Please grant Phil the SERENITY.
To ACCEPT the things he cannot change,
The COURAGE to change the things he can,
And the WISDOM to know the difference.
I also ran away right before I hit my rock bottom. You can still call me if you ever get to dark places in the scary ass Midwest – I hope you do. You deserve more than being back “Home” for very long. Don’t settle.
Also, do and think whatever you want about AA – I personally didn’t like it for me, but read the Big Book. Give it a chance. At least read the second half with the personal stories.
I don’t think your true demon is alcohol – and I know it isn’t me.

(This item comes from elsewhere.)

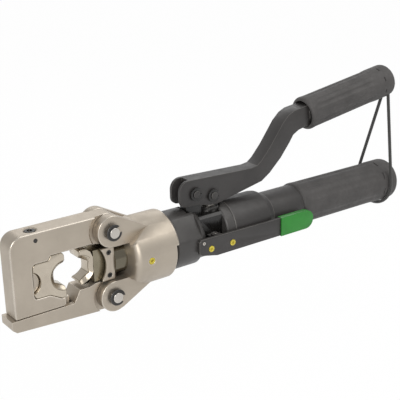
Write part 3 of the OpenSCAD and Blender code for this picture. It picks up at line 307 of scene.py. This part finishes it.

Your biggest enemy is yourself, and the Past I always warned you about and urged you to explore, and the righteous and more than earned anger/rage you have towards some of your childhood memories you never really dealt with…it’s consuming you.
I know you cannot accept many thing right now, especially things that are ready to be love and support for you – things you are still so angry at yet love so much you literally had to run away…and that’s totally okay. I pray you find Peace.
And remember Phil, you’re never alone. You have a couch, a friend that’s as loyal (even if a little annoying and “bitch” when getting a little too “aggressive” towards wannabe Alpha Male Austin Comics) as the stray mutt you abandoned (once the Doggy Style wasn’t worth the “liability” you constantly told me I was to your comedy “career”/life/happiness), and two kids who will always be ready to welcome Uncle Phil back (and jump on him at 7AM) to Austin.
I know it says God and Thee and Thy and it had the nerve to call Rawls a prayer – but this is my favorite piece from all of what AA and rehab had and has taught me over the last decade. I read this before breakfast every morning in the chapel – not because of the God BS, don’t worry, our souls will always meet again in Hell one day – because it was the time the sun shined perfectly on the most peaceful area of the room.
It’s where I felt closest to “home” during a time when I least knew who I was or what the fuck life was for if I wasn’t a fucking hopeless drunk, and when it’d be several years before I would meet my Baby Boy and not only finally feel Home again, but also certain that I will never, ever, be lost uncertain of who I am and what my purpose in this life is.
It works…if YOU work (it).
THIRD STEP PRAYER |
God, I offer myself to Thee. To build with me & to do with me as Thou wilt.
Relieve me of the bondage of self, that I may better do Thy will. Take away my difficulties, that victory over them may bear witness to those I would help of Thy Power, Thy LOVE & Thy DIRECTION.